Anche le intenzioni migliori possono essere fraintese.
Invitare a trattare per individuare vie di pace, viene ritenuta debolezza.
Suggerire vie di uscita non conflittuali a relazioni che si stanno deteriorando, è mancanza di coraggio. Essere invitati a ripensare il desiderio di possesso dell’uomo nei confronti della donna, genera, troppe volte, una reazione di violenza impensata.
Scorgere differenze di pensiero, invece di attivare confronto e arricchimento, può creare reazioni di rabbia.

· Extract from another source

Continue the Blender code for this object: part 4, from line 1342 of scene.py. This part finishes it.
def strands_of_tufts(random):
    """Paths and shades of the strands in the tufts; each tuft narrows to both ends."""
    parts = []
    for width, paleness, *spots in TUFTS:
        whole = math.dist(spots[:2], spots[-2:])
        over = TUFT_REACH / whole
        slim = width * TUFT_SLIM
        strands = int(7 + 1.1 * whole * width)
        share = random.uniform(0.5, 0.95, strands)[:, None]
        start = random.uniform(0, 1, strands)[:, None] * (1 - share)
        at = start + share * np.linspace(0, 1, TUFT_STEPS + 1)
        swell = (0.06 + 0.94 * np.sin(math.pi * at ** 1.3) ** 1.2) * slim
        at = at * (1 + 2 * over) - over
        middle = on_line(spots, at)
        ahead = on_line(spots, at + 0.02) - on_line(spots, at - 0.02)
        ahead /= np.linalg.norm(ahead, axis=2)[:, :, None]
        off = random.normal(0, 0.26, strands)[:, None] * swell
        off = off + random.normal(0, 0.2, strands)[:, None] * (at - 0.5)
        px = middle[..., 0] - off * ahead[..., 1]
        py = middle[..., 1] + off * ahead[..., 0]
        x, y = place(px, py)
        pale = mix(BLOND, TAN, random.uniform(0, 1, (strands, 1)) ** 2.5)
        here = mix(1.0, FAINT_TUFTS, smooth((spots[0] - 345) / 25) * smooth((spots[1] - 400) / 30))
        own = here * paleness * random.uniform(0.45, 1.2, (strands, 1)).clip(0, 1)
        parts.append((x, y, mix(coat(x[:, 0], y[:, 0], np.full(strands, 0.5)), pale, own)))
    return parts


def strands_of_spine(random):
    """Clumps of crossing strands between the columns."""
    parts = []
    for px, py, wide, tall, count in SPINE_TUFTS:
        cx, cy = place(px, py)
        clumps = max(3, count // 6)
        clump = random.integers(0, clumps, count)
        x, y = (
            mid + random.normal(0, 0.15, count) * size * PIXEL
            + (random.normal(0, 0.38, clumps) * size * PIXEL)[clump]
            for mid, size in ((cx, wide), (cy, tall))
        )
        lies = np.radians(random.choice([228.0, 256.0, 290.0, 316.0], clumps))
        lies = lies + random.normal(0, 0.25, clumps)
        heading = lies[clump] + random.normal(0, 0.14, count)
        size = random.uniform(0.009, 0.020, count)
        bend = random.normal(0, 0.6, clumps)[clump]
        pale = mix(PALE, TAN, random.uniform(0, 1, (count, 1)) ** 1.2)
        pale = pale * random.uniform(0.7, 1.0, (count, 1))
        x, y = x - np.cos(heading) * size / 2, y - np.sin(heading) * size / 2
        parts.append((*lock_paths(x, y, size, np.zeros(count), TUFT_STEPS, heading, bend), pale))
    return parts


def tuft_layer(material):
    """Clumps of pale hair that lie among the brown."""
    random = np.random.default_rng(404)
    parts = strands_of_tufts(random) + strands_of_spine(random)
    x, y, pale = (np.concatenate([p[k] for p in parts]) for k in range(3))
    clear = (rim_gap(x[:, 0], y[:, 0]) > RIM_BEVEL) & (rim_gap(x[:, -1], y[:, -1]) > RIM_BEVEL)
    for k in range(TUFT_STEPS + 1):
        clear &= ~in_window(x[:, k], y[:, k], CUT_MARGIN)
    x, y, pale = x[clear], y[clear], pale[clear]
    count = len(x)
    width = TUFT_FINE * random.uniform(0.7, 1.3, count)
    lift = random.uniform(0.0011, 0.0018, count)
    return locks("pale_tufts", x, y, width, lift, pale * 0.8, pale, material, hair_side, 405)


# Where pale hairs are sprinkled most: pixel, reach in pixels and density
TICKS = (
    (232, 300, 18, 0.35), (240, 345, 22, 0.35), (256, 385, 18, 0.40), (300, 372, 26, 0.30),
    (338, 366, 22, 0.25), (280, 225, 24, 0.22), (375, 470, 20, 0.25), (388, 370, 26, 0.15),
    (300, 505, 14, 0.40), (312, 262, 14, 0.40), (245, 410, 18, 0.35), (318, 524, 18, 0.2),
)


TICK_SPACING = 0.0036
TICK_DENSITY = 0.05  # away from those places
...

Le esemplificazioni potrebbero continuare, dal momento che sembra prevalere nelle relazioni, ad ogni livello, un approccio pregiudiziale e difensivo.

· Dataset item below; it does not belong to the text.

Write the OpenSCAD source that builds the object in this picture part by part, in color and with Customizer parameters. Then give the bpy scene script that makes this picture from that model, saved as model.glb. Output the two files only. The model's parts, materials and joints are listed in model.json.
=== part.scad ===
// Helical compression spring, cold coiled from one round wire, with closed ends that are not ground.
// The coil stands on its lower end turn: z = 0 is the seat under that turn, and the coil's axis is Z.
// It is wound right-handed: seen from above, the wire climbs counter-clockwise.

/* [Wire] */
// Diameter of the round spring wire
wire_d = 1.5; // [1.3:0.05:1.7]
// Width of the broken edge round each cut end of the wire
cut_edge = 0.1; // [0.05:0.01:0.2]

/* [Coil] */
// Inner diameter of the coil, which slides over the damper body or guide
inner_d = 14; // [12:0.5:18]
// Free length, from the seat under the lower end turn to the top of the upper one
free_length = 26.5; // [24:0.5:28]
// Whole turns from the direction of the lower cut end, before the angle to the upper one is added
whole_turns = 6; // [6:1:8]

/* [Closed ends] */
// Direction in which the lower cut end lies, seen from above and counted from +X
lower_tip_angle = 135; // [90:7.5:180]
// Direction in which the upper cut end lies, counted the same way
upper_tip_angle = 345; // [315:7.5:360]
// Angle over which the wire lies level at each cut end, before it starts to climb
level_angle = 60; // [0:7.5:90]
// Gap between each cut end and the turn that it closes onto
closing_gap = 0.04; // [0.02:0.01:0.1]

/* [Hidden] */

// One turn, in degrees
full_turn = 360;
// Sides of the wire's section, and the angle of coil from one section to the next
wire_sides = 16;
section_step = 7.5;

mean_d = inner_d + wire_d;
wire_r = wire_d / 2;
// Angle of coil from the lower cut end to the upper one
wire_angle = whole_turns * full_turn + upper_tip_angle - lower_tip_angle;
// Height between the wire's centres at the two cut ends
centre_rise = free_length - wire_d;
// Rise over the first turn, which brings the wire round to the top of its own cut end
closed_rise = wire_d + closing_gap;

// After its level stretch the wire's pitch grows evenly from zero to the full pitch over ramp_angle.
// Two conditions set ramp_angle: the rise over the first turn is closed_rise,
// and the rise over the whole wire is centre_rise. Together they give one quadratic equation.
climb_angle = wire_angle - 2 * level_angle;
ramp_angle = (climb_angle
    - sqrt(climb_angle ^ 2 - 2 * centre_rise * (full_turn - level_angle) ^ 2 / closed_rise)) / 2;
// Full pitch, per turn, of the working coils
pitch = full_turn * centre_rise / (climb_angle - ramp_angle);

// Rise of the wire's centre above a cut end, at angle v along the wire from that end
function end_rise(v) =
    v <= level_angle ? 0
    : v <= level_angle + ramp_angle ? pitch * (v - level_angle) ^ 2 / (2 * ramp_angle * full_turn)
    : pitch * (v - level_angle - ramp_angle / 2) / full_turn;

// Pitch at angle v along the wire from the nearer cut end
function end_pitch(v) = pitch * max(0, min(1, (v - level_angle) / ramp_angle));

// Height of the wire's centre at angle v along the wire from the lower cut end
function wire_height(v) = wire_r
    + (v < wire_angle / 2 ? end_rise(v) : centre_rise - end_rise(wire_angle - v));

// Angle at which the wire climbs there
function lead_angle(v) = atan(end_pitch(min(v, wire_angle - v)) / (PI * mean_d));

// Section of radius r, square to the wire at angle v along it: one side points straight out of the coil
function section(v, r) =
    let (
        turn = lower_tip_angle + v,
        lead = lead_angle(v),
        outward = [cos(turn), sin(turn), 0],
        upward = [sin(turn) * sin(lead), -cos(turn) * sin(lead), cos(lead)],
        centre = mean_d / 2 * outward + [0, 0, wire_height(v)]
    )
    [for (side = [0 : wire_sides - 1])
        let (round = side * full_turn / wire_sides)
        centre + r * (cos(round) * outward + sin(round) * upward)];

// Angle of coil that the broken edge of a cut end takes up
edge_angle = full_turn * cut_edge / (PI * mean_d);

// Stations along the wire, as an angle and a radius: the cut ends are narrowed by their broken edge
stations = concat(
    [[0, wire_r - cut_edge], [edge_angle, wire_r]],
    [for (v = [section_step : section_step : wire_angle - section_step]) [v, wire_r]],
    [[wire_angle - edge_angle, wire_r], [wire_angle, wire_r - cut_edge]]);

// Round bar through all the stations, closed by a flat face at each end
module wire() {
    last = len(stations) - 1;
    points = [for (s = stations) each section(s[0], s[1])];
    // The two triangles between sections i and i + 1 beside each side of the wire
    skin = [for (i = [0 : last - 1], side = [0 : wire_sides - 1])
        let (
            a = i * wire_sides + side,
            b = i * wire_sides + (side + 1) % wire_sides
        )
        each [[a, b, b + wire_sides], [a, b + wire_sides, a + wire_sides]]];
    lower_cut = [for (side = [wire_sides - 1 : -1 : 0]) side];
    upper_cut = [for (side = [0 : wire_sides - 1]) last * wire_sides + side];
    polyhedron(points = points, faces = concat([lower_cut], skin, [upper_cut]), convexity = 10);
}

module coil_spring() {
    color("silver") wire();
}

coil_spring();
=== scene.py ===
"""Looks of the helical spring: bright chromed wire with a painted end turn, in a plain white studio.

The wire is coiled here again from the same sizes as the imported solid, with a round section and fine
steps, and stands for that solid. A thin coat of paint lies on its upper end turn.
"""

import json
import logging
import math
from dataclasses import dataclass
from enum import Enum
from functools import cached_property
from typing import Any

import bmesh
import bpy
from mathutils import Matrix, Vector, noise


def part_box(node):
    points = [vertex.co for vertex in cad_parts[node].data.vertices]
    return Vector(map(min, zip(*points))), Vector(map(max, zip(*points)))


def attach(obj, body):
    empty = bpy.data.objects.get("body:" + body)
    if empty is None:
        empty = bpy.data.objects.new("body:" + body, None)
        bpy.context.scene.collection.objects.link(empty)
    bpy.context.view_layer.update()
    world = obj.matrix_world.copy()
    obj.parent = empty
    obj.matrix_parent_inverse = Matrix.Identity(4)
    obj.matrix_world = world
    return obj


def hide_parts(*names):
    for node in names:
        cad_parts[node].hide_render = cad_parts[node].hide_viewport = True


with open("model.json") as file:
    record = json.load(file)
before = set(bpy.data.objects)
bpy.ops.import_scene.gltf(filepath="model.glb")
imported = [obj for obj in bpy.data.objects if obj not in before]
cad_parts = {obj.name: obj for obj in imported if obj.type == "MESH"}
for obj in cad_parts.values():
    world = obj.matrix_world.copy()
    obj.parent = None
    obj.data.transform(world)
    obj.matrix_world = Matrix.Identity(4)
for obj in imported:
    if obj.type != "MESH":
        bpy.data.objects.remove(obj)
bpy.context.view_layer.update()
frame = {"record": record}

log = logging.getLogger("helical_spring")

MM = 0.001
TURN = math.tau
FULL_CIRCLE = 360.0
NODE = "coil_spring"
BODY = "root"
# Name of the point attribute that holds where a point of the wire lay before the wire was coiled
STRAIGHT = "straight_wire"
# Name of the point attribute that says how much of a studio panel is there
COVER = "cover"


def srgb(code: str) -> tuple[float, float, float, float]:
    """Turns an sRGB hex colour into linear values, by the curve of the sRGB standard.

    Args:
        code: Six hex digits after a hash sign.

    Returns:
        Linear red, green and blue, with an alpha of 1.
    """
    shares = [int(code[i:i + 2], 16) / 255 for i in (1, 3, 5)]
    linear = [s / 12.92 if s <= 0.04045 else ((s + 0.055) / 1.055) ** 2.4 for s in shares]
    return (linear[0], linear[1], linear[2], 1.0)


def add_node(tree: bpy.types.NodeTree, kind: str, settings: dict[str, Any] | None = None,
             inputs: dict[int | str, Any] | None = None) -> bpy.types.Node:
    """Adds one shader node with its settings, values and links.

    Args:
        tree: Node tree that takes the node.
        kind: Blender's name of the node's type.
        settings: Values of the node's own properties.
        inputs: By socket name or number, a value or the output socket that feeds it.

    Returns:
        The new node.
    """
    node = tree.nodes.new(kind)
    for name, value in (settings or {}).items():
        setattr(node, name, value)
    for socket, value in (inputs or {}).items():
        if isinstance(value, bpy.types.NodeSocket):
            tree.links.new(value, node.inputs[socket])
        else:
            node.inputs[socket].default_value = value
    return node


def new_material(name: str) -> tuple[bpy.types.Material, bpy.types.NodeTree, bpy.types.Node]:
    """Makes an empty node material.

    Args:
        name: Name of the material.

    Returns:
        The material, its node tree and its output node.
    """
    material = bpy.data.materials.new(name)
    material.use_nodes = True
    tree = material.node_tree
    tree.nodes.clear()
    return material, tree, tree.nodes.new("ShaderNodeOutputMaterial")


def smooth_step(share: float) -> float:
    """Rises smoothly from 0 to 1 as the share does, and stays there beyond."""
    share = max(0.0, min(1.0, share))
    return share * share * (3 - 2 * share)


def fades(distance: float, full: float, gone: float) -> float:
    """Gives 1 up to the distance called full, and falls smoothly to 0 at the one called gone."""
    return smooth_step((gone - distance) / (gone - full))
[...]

Non è fuori luogo definire questa situazione “fratellanza inquieta”.
“Fratellanza”, perché ogni uomo e donna è partecipe di elementi di comunione, di attese condivise, di gioie e sofferenze comuni.
“Inquieta”, dal momento che il ‘sentire’ comune è sempre meno riconosciuto, con il prevalere dell’autoreferenzialità egocentrica.
Non ho la pretesa di dare giudizi e di arrivare ad affermazioni psicologicamente e sociologicamente documentate, ma è certamente possibile riconoscere in tutto ciò un affanno di umanità che grida il bisogno di ritrovare una paternità perduta da tempo, che ha lasciato il posto ad un’inquieta e illusoria decisione di fare a meno di un Padre che ha cura di ogni figlio, per evitare a Caino di sopprimere Abele.
Un autore afferma:
“Mi sembra di essere un gabbiano,
che dall’alto guarda con supponenza,
noi piccoli esseri umani che ci crediamo semidei,
ma non siamo neppure capaci di volare”.
E Gesù, il Crocifisso, annuncia “amatevi gli uni gli altri, come io ho amato voi”.
Riconoscere il Padre, è accorgersi di essere “fratelli e sorelle”.